• _MATERIAL PROVIDED_:
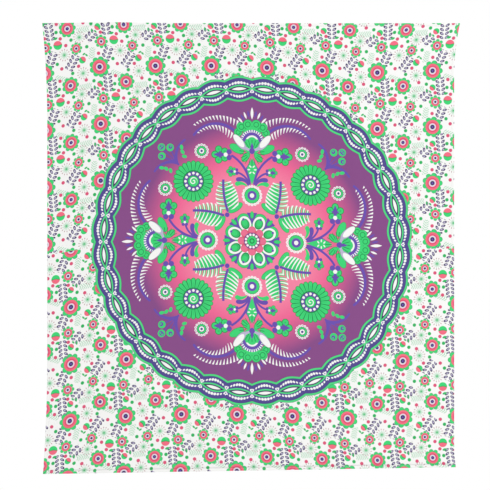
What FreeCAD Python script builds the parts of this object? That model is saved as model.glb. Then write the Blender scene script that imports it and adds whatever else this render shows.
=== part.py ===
"""Tapestry wall hanging: a printed sheet with a double-folded, lockstitched hem all round.

Millimetres. +X is the viewer's right, +Z is up and the printed front faces -Y.
The origin is the centre of the top hem's back face, which lies on the wall at y = 0.
The side edges hang straight and flare out to the pulled corners.
The sheet is made in two halves that meet at the packing fold across its middle.
"""
import FreeCAD, Part
import os
import Sketcher

OUT_DIR = "parts"
FLARE_RUNS = 4  # straight runs along each flare, whose points lie on a parabola

DRIVING_SIZES = {
    "full_width": 2134.0,           # 84 in, corner to corner along the top edge
    "full_height": 2286.0,          # 90 in, top edge to bottom edge
    "top_flare": 26.0,              # how far a top corner stands out past the straight side edge
    "top_flare_length": 260.0,      # the height that it takes to do so
    "bottom_flare": 14.0,           # the same two at a bottom corner
    "bottom_flare_length": 300.0,
    "cloth_thickness": 0.3,
    "hem_layers": 3.0,              # the edge is folded over twice
    "hem_width": 15.0,
    "stitch_inset": 2.0,            # from a hem's inner edge to the middle of its stitch row
    "thread_width": 0.4,
    "thread_thickness": 0.2,
    "thread_end_margin": 4.0,       # from the side edge to the end of a top or bottom stitch row
    "joint_gap": 0.3,               # between pieces that move apart
    "fold_axis_lead": 0.6,          # from the printed face to the axis that the fold turns on
}

WAIST_REACH = "(sizes.full_width / 2 - sizes.top_flare)"
HEM_DEPTH = "sizes.cloth_thickness * sizes.hem_layers"
PANEL_BACK = "sizes.cloth_thickness * (sizes.hem_layers - 1)"
HALF_HEM = "sizes.hem_width / 2"
HALF_GAP = "sizes.joint_gap / 2"
FOLD_DROP = "(sizes.full_height / 2 - sizes.hem_width / 2)"
THREAD_NEAR = "(sizes.hem_width - sizes.stitch_inset - sizes.thread_width / 2)"
THREAD_FAR = "(sizes.hem_width - sizes.stitch_inset + sizes.thread_width / 2)"

# Each half of the sheet. Heights are given as distances down from the origin: corner is the
# outer edge of the half's top or bottom hem, far is the end next to that hem, near is the end
# at the fold, and outwards is the sign that leads from the fold to the corner.
UPPER = {
    "name": "upper",
    "outwards": "-",
    "flare": "sizes.top_flare",
    "flare_length": "sizes.top_flare_length",
    "corner": f"(-{HALF_HEM})",
    "far": f"({HALF_HEM} + sizes.joint_gap)",
    "near": f"({FOLD_DROP} - {HALF_GAP})",
}
LOWER = {
    "name": "lower",
    "outwards": "+",
    "flare": "sizes.bottom_flare",
    "flare_length": "sizes.bottom_flare_length",
    "corner": f"(sizes.full_height - {HALF_HEM})",
    "far": f"(sizes.full_height - {HALF_HEM} - sizes.hem_width)",
    "near": f"({FOLD_DROP} + {HALF_GAP})",
}
SIDES = {"left": -1, "right": 1}

doc = FreeCAD.newDocument("tapestry_wall_hanging")
sheet = doc.addObject("Spreadsheet::Sheet", "sizes")


def fill_sheet():
    """Write the driving sizes, one row each: name, value, alias."""
    for row, (name, number) in enumerate(DRIVING_SIZES.items(), start=1):
        sheet.set(f"A{row}", name)
        sheet.set(f"B{row}", str(number))
        sheet.setAlias(f"B{row}", name)
    doc.recompute()


def value(expression):
    """What an expression of the sheet's cells comes to now."""
    return float(sheet.evalExpression(expression))


def corner_reach(half, drop):
    """Half-width of the sheet at a height on the flare's last run, next to the corner."""
    slope = f"{half['flare']} * {2 * FLARE_RUNS - 1} / ({FLARE_RUNS} * {half['flare_length']})"
    return f"({WAIST_REACH} + {half['flare']} - {slope} * abs({drop} - {half['corner']}))"


def side_edge(half, side, inset):
    """A side edge moved in by inset, from the fold to the far end: (side, reach, drop)."""
    tangent = f"({half['corner']} - {half['outwards']}1 * {half['flare_length']})"
    points = [(side, f"{WAIST_REACH} - {inset}", half["near"])]
    for run in range(FLARE_RUNS):
        share = f"({run} / {FLARE_RUNS})"
        reach = f"{WAIST_REACH} + {half['flare']} * {share}^2 - {inset}"
        points.append((side, reach, f"{tangent} {half['outwards']} {half['flare_length']} * {share}"))
    points.append((side, f"{corner_reach(half, half['far'])} - {inset}", half["far"]))
    return points


def side_strip(half, side, near_edge, far_edge):
    """Outline of a strip along a side edge, between two distances in from that edge."""
    return side_edge(half, side, near_edge) + side_edge(half, side, far_edge)[::-1]


def panel(half):
    """Outline of half of the printed sheet, out to the side hems' inner edges."""
    left, right = (side_edge(half, side, "sizes.hem_width") for side in SIDES.values())
    return left + right[::-1]


def end_band(half, inner_drop):
    """Outline of a top or bottom hem, from side edge to side edge."""
    ends = [(corner_reach(half, drop), drop) for drop in (half["corner"], inner_drop)]
    left, right = ([(side, *end) for end in ends] for side in SIDES.values())
    return left + right[::-1]


def end_bar(half, drop):
    """Outline of the stitch row of a top or bottom hem, its middle at one height."""
    reach = f"{corner_reach(half, drop)} - sizes.thread_end_margin"
    edges = [f"{drop} {sign} sizes.thread_width / 2" for sign in "-+"]
    left, right = ([(side, reach, edge) for edge in edges] for side in SIDES.values())
    return left + right[::-1]


def new_sketch(body, name, outline, back="0"):
    """A closed outline seen from the front, back mm in front of the wall.

    The sketch's x is +X, its y is +Z and its normal is -Y. Every corner is held by the sheet."""
    sketch = body.newObject("Sketcher::SketchObject", f"{body.Name}_{name}")
    plane = next(item for item in body.Origin.OriginFeatures if item.Role == "XZ_Plane")
    sketch.AttachmentSupport = [(plane, "")]
    sketch.MapMode = "FlatFace"
    sketch.setExpression("AttachmentOffset.Base.z", back)
    corners = [FreeCAD.Vector(side * value(reach), -value(drop), 0) for side, reach, drop in outline]
    for corner, following in zip(corners, corners[1:] + corners[:1]):
        sketch.addGeometry(Part.LineSegment(corner, following), False)
    for edge, (side, reach, drop) in enumerate(outline):
        join = Sketcher.Constraint("Coincident", edge, 1, (edge - 1) % len(outline), 2)
        sketch.addConstraint(join)
        hold(sketch, "DistanceX", edge, reach, side)
        above_origin = value(drop) < 0
        hold(sketch, "DistanceY", edge, f"-({drop})" if above_origin else drop,
             1 if above_origin else -1)
    return sketch


def hold(sketch, kind, edge, expression, sign):
    """Hold one coordinate of an edge's start at sign times an expression that is positive."""
    ends = (-1, 1, edge, 1) if sign > 0 else (edge, 1, -1, 1)
    index = sketch.addConstraint(Sketcher.Constraint(kind, *ends, value(expression)))
    sketch.setExpression(f"Constraints[{index}]", expression)


def make_piece(label, outline, back, thickness):
    """A flat piece: its outline thickened towards the front."""
    body = doc.addObject("PartDesign::Body", label)
    body.Label = label
    pad = body.newObject("PartDesign::Pad", f"{label}_pad")
    pad.Profile = new_sketch(body, "outline", outline, back)
    pad.Type = "Length"
    pad.setExpression("Length", thickness)
    body.Tip = pad
    doc.recompute()
    return body


def make_hem(label, outline, thread_outline):
    """A hem strip, all its layers thick, with the bobbin thread's groove along its back."""
    body = make_piece(label, outline, "0", HEM_DEPTH)
    volume_before = body.Shape.Volume
    groove = body.newObject("PartDesign::Pocket", f"{label}_groove")
    groove.Profile = new_sketch(body, "groove_outline", thread_outline)
    groove.Type = "Length"
    groove.setExpression("Length", "sizes.thread_thickness")
    groove.Reversed = True
    body.Tip = groove
    doc.recompute()
    if body.Shape.Volume >= volume_before:
        raise RuntimeError(f"{label}: the thread groove cut nothing")
    return body


def make_stitched_hem(place, outline, thread_outline):
    """A hem with its needle thread in front and its bobbin thread in the groove."""
    return [
        make_hem(f"hem_{place}", outline, thread_outline),
        make_piece(f"needle_thread_{place}", thread_outline, HEM_DEPTH, "sizes.thread_thickness"),
        make_piece(f"bobbin_thread_{place}", thread_outline, "0", "sizes.thread_thickness"),
    ]


def make_half(half):
    """Half of the printed sheet with its two side hems."""
    pieces = [make_piece(f"cloth_{half['name']}", panel(half), PANEL_BACK, "sizes.cloth_thickness")]
    for side_name, side in SIDES.items():
        pieces += make_stitched_hem(
            f"{side_name}_{half['name']}",
            side_strip(half, side, "0", "sizes.hem_width"),
            side_strip(half, side, THREAD_NEAR, THREAD_FAR),
        )
    return pieces


def check(bodies):
    """Stop on any failed feature, loose sketch or piece that isn't one valid solid."""
    for item in doc.Objects:
        if "Invalid" in item.State or "Error" in item.State:
            raise RuntimeError(f"{item.Name} failed: {item.State}")
        if item.TypeId == "Sketcher::SketchObject" and (item.solve() or not item.FullyConstrained):
            raise RuntimeError(f"{item.Name} isn't fully constrained")
    for body in bodies:
        shape = body.Shape
        if shape.isNull() or not shape.isValid() or len(shape.Solids) != 1:
            raise RuntimeError(f"{body.Label} isn't one valid solid")


fill_sheet()
pieces = make_stitched_hem(
    "top",
    end_band(UPPER, HALF_HEM),
    end_bar(UPPER, f"({HALF_HEM} - sizes.stitch_inset)"),
)
pieces += make_half(UPPER)
pieces += make_half(LOWER)
pieces += make_stitched_hem(
    "bottom",
    end_band(LOWER, LOWER["far"]),
    end_bar(LOWER, f"({LOWER['far']} + sizes.stitch_inset)"),
)

doc.recompute()
check(pieces)
os.makedirs(OUT_DIR, exist_ok=True)
for piece in pieces:
    piece.Shape.exportStep(os.path.join(OUT_DIR, f"{piece.Label}.step"))
    box = piece.Shape.BoundBox
    print(f"{piece.Label:28s} x {box.XMin:9.2f} {box.XMax:9.2f}  y {box.YMin:6.2f} {box.YMax:6.2f}"
          f"  z {box.ZMin:9.2f} {box.ZMax:9.2f}  volume {piece.Shape.Volume:12.1f}")
print(f"lift axis: y {-value(HEM_DEPTH):.2f} z {-value(HALF_HEM):.2f}")
print(f"fold axis: y {-value(f'{HEM_DEPTH} + sizes.fold_axis_lead'):.2f} z {-value(FOLD_DROP):.2f}")
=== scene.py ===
"""Looks of the tapestry wall hanging: a printed cotton sheet, its four folded hems and their stitching.

Metres. +X is the viewer's right, +Z is up and the printed front faces -Y, as in the CAD model.
Flat places are on the cloth before it was hung, measured from the middle of the big medallion.
"""
import math

import bpy
import numpy as np
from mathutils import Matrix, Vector


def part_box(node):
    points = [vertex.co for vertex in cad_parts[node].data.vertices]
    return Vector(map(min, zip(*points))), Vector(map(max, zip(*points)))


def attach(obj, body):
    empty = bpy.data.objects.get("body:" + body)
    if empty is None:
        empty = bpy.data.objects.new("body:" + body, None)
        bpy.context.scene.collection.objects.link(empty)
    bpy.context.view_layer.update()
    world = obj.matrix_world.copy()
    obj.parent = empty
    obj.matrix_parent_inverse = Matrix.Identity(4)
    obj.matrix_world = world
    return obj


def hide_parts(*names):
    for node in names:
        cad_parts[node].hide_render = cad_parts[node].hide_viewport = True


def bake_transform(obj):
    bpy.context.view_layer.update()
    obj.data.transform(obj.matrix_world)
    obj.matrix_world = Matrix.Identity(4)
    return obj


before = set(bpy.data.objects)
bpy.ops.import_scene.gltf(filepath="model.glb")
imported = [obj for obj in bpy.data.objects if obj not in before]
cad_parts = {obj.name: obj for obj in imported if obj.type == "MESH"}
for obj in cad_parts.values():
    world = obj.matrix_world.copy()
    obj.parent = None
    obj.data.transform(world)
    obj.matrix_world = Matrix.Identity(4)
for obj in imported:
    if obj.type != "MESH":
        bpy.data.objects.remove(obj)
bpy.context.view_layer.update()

# ---- sizes, from the CAD frame ----

HEM_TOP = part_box("hem_top")
HEM_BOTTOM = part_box("hem_bottom")
CORNER_REACH = HEM_TOP[1].x
TOP_Z = HEM_TOP[1].z
HINGE_Z = HEM_TOP[0].z
BOTTOM_Z = HEM_BOTTOM[0].z
FOLD_Z = (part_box("cloth_upper")[0].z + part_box("cloth_lower")[1].z) / 2
HEM_WIDTH = TOP_Z - HINGE_Z
HEM_DEPTH = -HEM_TOP[0].y
CLOTH_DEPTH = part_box("cloth_upper")[1].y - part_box("cloth_upper")[0].y
WAIST = HEM_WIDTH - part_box("hem_left_lower")[1].x
HEIGHT = TOP_Z - BOTTOM_Z
WIDTH = 2 * CORNER_REACH

# ---- how the cloth hangs ----

MEDALLION_RISE = 0.030  # the medallion's middle lies this far above the cloth's own
MEDALLION_Z = (TOP_Z + BOTTOM_Z) / 2 + MEDALLION_RISE
MEDALLION_X = 0.005  # and this far to the right of it
SKEW = 0.0167  # slope of a weft yarn at the bottom edge, which hangs lower on the left
FLARES = {  # how far each corner stands out, and over what height
    ("top", -1): (0.026, 0.50),
    ("top", 1): (0.030, 0.28),
    ("bottom", -1): (0.022, 0.60),
    ("bottom", 1): (0.009, 0.10),
}
SIDE_WAISTS = {-1: WAIST, 1: WAIST - 0.0035}  # from the middle line to each straight side edge
TOP_BULGE = 0.005  # the top edge rises this far near the left corner
RELIEF_LIMIT = 9.0  # no fold stands further off the wall than this, in millimetres
BEND_LENGTH = 0.030  # the height over which the cloth turns at the packing fold
BEND_MARGIN = 0.020  # the rows are close together this far past the bend too
OVERLAP = 0.0015  # how far the sheet runs on inside its hems
TUCK = 0.0002  # how far that part is set back
HINGE_THINNING = 0.80  # share of its depth that a side hem keeps on the line the cloth lifts on
HINGE_RISE = 40.0  # and how fast it gets its depth back, per metre
STITCH_INSET = 0.002
STITCH_PITCH = 0.0035
STITCH_LENGTH = 0.0030
STITCH_END_MARGIN = 0.004  # from the side edge to the end of a top or bottom row
STITCH_SIDES = 5  # of a stitch's section
THREAD_RADIUS = 0.000175
GRID_STEP = 0.0125


def smooth(t):
    """Smooth rise from 0 to 1 as t goes from 0 to 1."""
    t = np.clip(t, 0, 1)
    return t * t * (3 - 2 * t)


def bump(x, middle, width):
    """A round bump 1 high."""
    return np.exp(-(((x - middle) / width) ** 2))


def reach(side, z):
    """Distance from the middle line to a side edge at a height."""
    top_flare, top_length = FLARES["top", side]
    low_flare, low_length = FLARES["bottom", side]
    top = top_flare * np.clip(1 - (TOP_Z - z) / top_length, 0, 1) ** 2
    low = low_flare * np.clip(1 - (z - BOTTOM_Z) / low_length, 0, 1) ** 2
    return SIDE_WAISTS[side] + top + low


def draw_in(u, z):
    """How much narrower than flat the cloth hangs, at a place and height."""
    return np.where(u < 0, reach(-1, z), reach(1, z)) / CORNER_REACH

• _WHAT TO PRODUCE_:
Write out a verbatim copy of the data, beginning with its first line and ending with the line that contains "hem all round.".

• _RESPONSE TO THE TASK_:
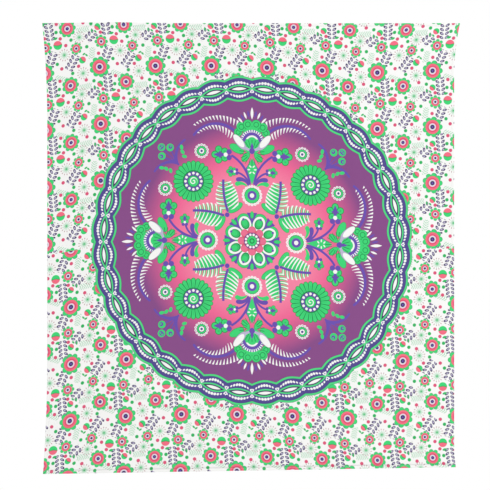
What FreeCAD Python script builds the parts of this object? That model is saved as model.glb. Then write the Blender scene script that imports it and adds whatever else this render shows.
=== part.py ===
"""Tapestry wall hanging: a printed sheet with a double-folded, lockstitched hem all round.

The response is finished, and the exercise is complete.